__EXERCISE GOAL__
In the data below, find every line with the string "limits" and pull it out.

[Structured object records]
□ □ □ □

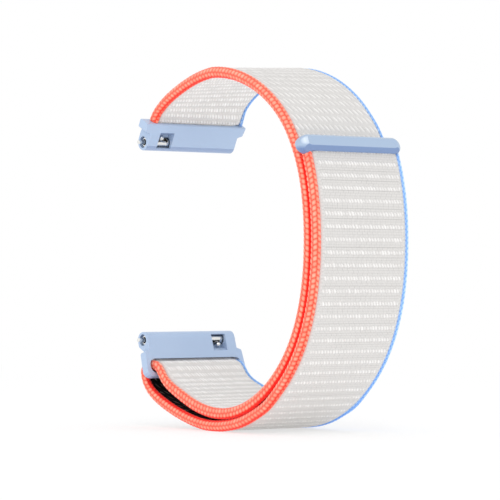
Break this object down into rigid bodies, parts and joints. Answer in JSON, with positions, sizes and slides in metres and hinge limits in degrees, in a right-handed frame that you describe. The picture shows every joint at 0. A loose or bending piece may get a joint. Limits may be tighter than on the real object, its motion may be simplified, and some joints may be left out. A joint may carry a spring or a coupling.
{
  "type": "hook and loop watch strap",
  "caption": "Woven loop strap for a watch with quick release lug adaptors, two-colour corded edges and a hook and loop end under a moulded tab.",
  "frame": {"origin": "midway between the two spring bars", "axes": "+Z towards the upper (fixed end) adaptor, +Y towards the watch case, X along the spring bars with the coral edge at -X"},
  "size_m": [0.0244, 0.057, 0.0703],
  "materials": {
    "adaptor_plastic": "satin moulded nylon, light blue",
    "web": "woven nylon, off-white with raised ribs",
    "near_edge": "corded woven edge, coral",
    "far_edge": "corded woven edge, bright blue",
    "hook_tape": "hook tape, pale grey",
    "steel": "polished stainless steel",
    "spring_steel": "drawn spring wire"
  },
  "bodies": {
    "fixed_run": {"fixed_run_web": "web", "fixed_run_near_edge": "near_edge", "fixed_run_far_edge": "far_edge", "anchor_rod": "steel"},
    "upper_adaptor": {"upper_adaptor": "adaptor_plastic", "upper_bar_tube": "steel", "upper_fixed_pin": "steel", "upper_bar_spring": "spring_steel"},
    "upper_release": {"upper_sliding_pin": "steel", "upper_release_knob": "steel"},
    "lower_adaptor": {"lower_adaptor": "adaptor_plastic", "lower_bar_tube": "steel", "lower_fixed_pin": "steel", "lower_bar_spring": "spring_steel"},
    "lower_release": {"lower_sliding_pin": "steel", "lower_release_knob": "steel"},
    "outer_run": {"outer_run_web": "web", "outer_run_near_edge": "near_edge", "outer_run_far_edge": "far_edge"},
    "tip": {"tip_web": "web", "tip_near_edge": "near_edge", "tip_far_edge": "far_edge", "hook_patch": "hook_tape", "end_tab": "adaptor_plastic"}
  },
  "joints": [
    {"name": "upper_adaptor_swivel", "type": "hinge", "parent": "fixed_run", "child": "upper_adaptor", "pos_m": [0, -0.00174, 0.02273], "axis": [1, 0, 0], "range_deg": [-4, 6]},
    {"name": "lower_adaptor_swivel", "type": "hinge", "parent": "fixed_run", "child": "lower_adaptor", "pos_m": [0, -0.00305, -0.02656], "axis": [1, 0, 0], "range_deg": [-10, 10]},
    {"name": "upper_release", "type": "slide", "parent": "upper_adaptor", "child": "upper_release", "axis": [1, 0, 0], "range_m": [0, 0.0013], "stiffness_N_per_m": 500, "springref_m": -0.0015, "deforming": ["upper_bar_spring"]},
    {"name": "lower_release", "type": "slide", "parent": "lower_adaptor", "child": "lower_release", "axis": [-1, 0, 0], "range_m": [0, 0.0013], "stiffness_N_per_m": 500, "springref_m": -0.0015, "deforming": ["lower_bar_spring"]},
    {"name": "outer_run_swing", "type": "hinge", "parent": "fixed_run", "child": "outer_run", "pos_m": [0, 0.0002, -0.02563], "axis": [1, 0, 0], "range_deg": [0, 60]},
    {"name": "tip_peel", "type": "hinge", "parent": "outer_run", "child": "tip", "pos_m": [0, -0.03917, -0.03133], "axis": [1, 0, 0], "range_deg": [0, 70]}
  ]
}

□ □ □ □

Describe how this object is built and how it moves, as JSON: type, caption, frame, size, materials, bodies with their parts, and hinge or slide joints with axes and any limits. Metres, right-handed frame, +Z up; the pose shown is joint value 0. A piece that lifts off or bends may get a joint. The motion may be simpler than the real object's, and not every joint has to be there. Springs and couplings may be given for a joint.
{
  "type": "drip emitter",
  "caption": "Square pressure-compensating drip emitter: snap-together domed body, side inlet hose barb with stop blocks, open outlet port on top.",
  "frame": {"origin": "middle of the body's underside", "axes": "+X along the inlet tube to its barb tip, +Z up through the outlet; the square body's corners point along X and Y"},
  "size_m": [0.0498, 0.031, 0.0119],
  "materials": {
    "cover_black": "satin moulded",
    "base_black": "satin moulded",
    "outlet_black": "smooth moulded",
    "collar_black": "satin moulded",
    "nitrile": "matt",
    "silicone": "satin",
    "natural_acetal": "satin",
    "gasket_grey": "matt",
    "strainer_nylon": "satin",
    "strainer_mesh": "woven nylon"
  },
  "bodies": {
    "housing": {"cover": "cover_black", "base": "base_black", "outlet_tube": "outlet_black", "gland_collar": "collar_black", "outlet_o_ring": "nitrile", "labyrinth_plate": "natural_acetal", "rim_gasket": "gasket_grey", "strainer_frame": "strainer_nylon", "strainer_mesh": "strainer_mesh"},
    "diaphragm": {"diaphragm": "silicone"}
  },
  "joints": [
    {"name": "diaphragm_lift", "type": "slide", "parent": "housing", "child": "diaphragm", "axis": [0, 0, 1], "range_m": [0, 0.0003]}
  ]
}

□ □ □ □

__SOLUTION__
Break this object down into rigid bodies, parts and joints. Answer in JSON, with positions, sizes and slides in metres and hinge limits in degrees, in a right-handed frame that you describe. The picture shows every joint at 0. A loose or bending piece may get a joint. Limits may be tighter than on the real object, its motion may be simplified, and some joints may be left out. A joint may carry a spring or a coupling.
Describe how this object is built and how it moves, as JSON: type, caption, frame, size, materials, bodies with their parts, and hinge or slide joints with axes and any limits. Metres, right-handed frame, +Z up; the pose shown is joint value 0. A piece that lifts off or bends may get a joint. The motion may be simpler than the real object's, and not every joint has to be there. Springs and couplings may be given for a joint.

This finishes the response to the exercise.